The model directory name may be a little different (we assume it is meta-llma2-7b-chat). In case, this command does not work, list the directories in $HOME/.cache/huggingface/hub to identify the model directory

Step 3: Create an endpoint for our model When a model endpoint is created in TIR dashboard, in the background a model server is launched to serve the inference requests.

TIR platform supports a variety of model formats through pre-buit containers (e.g. pytorch, triton, meta/llma2).

For the scope of this tutorial, we will use pre-built container (LLMA-2-7B) for the model endpoint but you may choose to create your own custom container by following this tutorial .

In most cases, the pre-built container would work for your use case. The advantage is - you wont have to worry about building an API handler.

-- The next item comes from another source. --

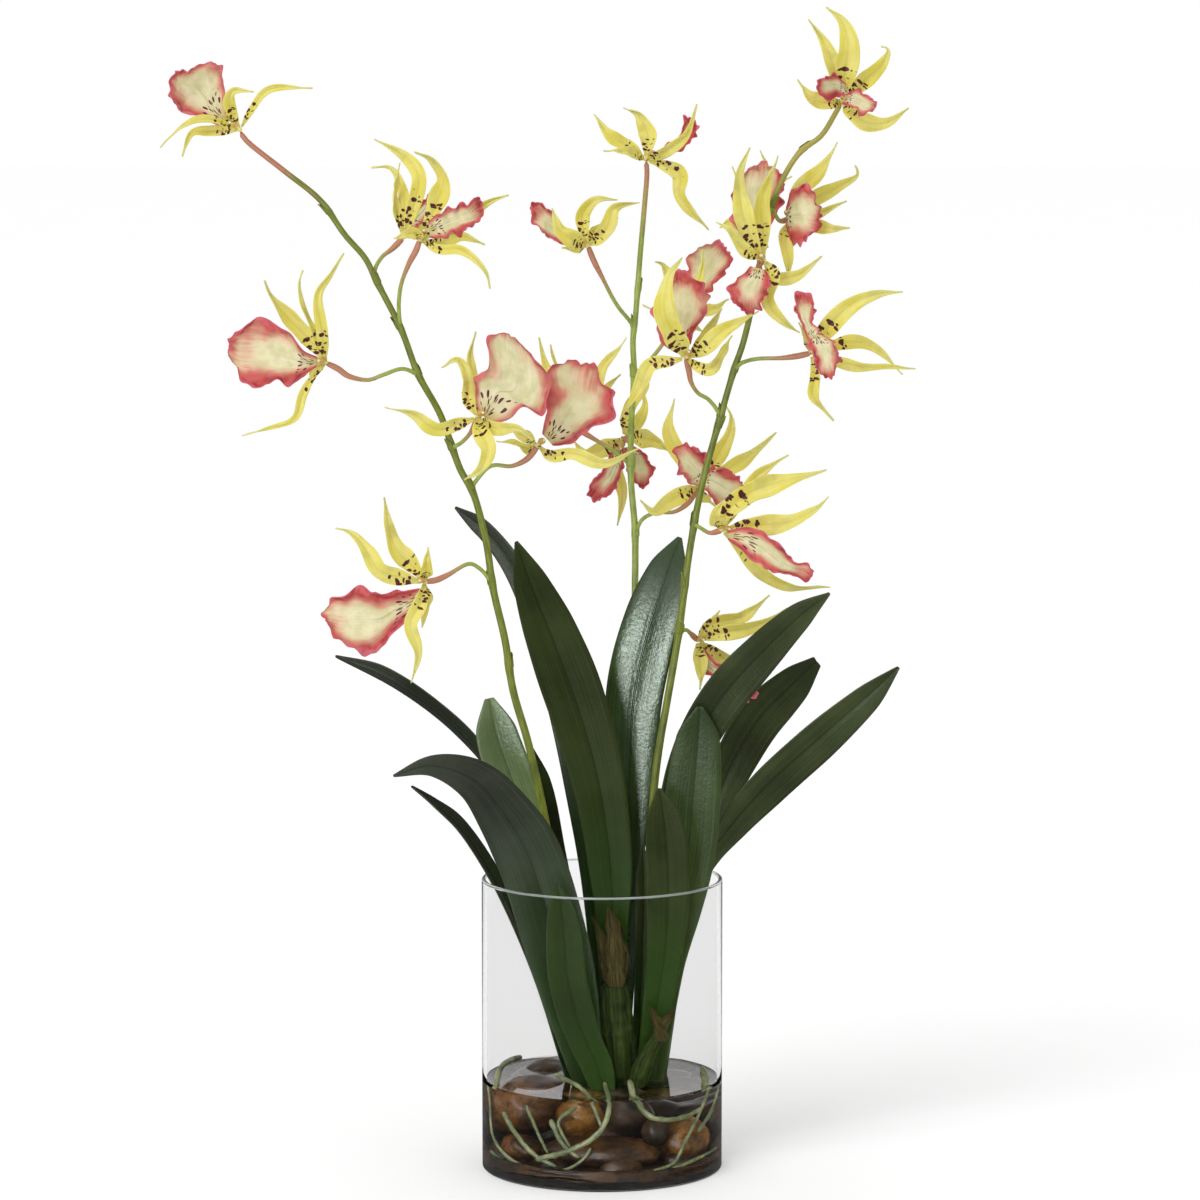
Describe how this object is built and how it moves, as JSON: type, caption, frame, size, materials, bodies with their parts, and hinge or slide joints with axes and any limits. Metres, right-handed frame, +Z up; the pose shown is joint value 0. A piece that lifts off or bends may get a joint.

When you use pre-built containers, all you need to do is load your model weights (fine-tuned or not) to TIR Model’s EOS bucket and launch the endpoint. API handler will be automatically created for you.

Steps to create endpoint:

  • Go to TIR Dashboard

  • Go to Model Endpoints

  • Create a new Endpoint

  • Choose LLMA2-7B option

  • Pick a suitable GPU plan. we recommend A10080 and disk size of 20G

  • Select appropriate model (should be the EOS bucket that has your model weights)

  • Complete the endpoint creation

  • When your endpoint is ready, visit the Sample API request section to test your endpoint using curl.